◆ Exercise prompt
Examine the records and identify each line that includes the string "Write". Copy those lines.

++++++++++++++++++++

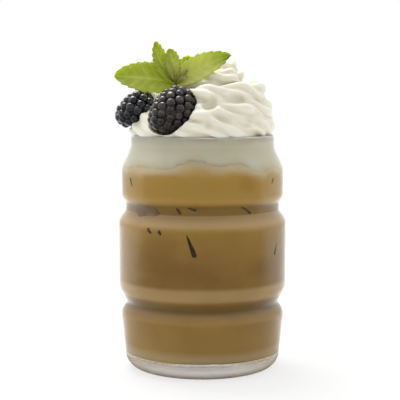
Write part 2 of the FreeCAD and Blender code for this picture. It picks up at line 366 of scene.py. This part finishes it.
cream_look = Look(bpy.data.materials.new("cream"), Roughness=0.42, IOR=1.38,
                  Subsurface_Weight=0.45, Subsurface_Scale=0.003,
                  Subsurface_Radius=(1.0, 0.85, 0.55))
# Painted shade: the cream turns darker and yellower the deeper a spot lies in a fold.
fold_painted_shade = cream_look.span(cream_look.attribute("fold"), -0.6 * MM, 1.5 * MM)
whipped_with_painted_shade = cream_look.blend(fold_painted_shade, (0.83, 0.805, 0.69), (0.68, 0.64, 0.44))
# The neck's cream, the same cream as the swirl, is painted lighter and yellower: painted light on the
# cream behind the glass.
thick = cream_look.span(cream_look.speckle(34, 2.0), 0.35, 0.65)
neck_cream = cream_look.blend(thick, (0.95, 0.87, 0.62), (0.99, 0.935, 0.735))
by_coffee = cream_look.span(under_line(cream_look), *bleed)
neck_cream = cream_look.blend(by_coffee, neck_cream, (0.66, 0.40, 0.08))
in_neck = cream_look.span(cream_look.axis(2), rim_height - 5 * MM, rim_height, 1.0, 0.0)
airy = cream_look.bump(cream_look.speckle(420, 4.0), 0.15 * MM, 0.3)
cream_look.feed(Base_Color=cream_look.blend(in_neck, whipped_with_painted_shade, neck_cream), Normal=airy)

# The cream in the neck: its solid, cut off level with the rim and closed there.
bm = from_solid("cream", 0.28 * MM)
cut = bmesh.ops.bisect_plane(bm, geom=bm.verts[:] + bm.edges[:] + bm.faces[:], dist=1e-7,
                             plane_co=(0, 0, rim_height), plane_no=(0, 0, 1), clear_outer=True)
rim_edges = [item for item in cut["geom_cut"] if isinstance(item, bmesh.types.BMEdge)]
bmesh.ops.contextual_create(bm, geom=rim_edges)
bmesh.ops.triangulate(bm, faces=[face for face in bm.faces if len(face.verts) > 4])
cream_neck = finish(bm, "cream_neck", cream_look, "cream", "cream")
cream_neck.data.set_sharp_from_angle(angle=math.radians(40))

# The piped rope.  Each ring, in mm: height of the rope's middle over the rim, how far out
# the rope reaches, the rope's own radius, and how far its centre leans right and back.
rings = [
    (2.6, 36.2, 5.6, 0.0, 0.0),
    (4.4, 36.4, 6.0, 0.0, 0.0),
    (12.6, 33.2, 6.4, 1.2, 0.6),
    (20.6, 28.6, 6.4, 3.0, 2.0),
    (28.6, 13.0, 5.6, 8.0, 3.4),
    (35.6, 3.0, 2.6, 14.6, 4.0),
]
nozzle_points = 5
nozzle_depth = 0.30
rope_sides = 40
least_turn = 0.5 * MM
steps_per_turn = 110
first_heading = 0.6
ridge_slant = 0.62
waves_per_turn = 8
wave_drift = 0.7
wave_out = 0.10
wave_up = 0.12


def ring_at(turn):
    """The rope's height, reach, radius and lean part of the way from one ring to the next."""
    lower = min(int(turn), len(rings) - 2)
    share = turn - lower
    share = share * share * (3 - 2 * share)
    return [(a + (b - a) * share) * MM for a, b in zip(rings[lower], rings[lower + 1])]


bm = bmesh.new()
nozzle = bmesh.ops.create_circle(bm, cap_ends=True, segments=rope_sides, radius=1.0)["verts"]
for vert in nozzle:
    angle = math.atan2(vert.co.y, vert.co.x)
    vert.co *= 1 - nozzle_depth * abs(math.sin(nozzle_points / 2 * angle)) ** 4
front = bm.edges[:]
last = Matrix()
twist = 0.0
for step in range(int((len(rings) - 1) * steps_per_turn)):
    turn = step / steps_per_turn
    rise, reach, rope, lean_right, lean_back = ring_at(turn)
    angle = 2 * math.pi * turn + first_heading
    wave = math.sin(waves_per_turn * angle + wave_drift * turn)
    radius = max(reach - rope + wave_out * rope * wave, least_turn)
    out = Vector((math.cos(angle), math.sin(angle), 0))
    along = Vector((-math.sin(angle), math.cos(angle), 0))
    twist += ridge_slant * 2 * math.pi / steps_per_turn * max(radius / rope, 1.0)
    centre = Vector((lean_right, lean_back, rim_height + rise + wave_up * rope * wave)) + out * radius
    here = Matrix((out, along.cross(out), along)).transposed().to_4x4()
    here.translation = centre
    here = here @ Matrix.Rotation(twist, 4, "Z") @ Matrix.Scale(rope, 4)
    if step:
        grown = bmesh.ops.extrude_edge_only(bm, edges=front)["geom"]
        nozzle = [item for item in grown if isinstance(item, bmesh.types.BMVert)]
        front = [item for item in grown if isinstance(item, bmesh.types.BMEdge)
                 and len(item.link_faces) == 1]
    bmesh.ops.transform(bm, matrix=here @ last.inverted(), verts=nozzle)
    last = here
bmesh.ops.contextual_create(bm, geom=front)

# The cream inside the rings.
core_foot = 32 * MM
core_top = 8 * MM
core_rise = 33 * MM
core_middle = (2 * MM, 2 * MM, rim_height + 14 * MM)
core = bmesh.ops.create_cone(bm, cap_ends=True, segments=48, radius1=core_foot, radius2=core_top,
                             depth=core_rise)["verts"]
bmesh.ops.translate(bm, verts=core, vec=core_middle)
bmesh.ops.recalc_face_normals(bm, faces=bm.faces)


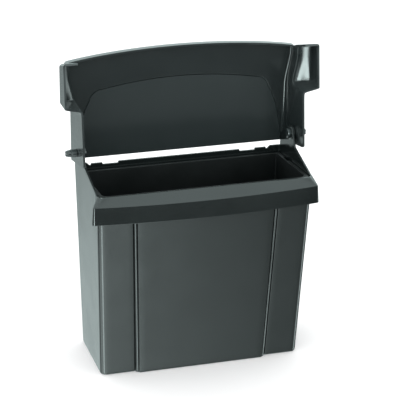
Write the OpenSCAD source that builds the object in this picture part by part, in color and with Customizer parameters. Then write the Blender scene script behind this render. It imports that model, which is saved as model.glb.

++++++++++++++++++++

◆ Task answer
Write part 2 of the FreeCAD and Blender code for this picture. It picks up at line 366 of scene.py. This part finishes it.
Write the OpenSCAD source that builds the object in this picture part by part, in color and with Customizer parameters. Then write the Blender scene script behind this render. It imports that model, which is saved as model.glb.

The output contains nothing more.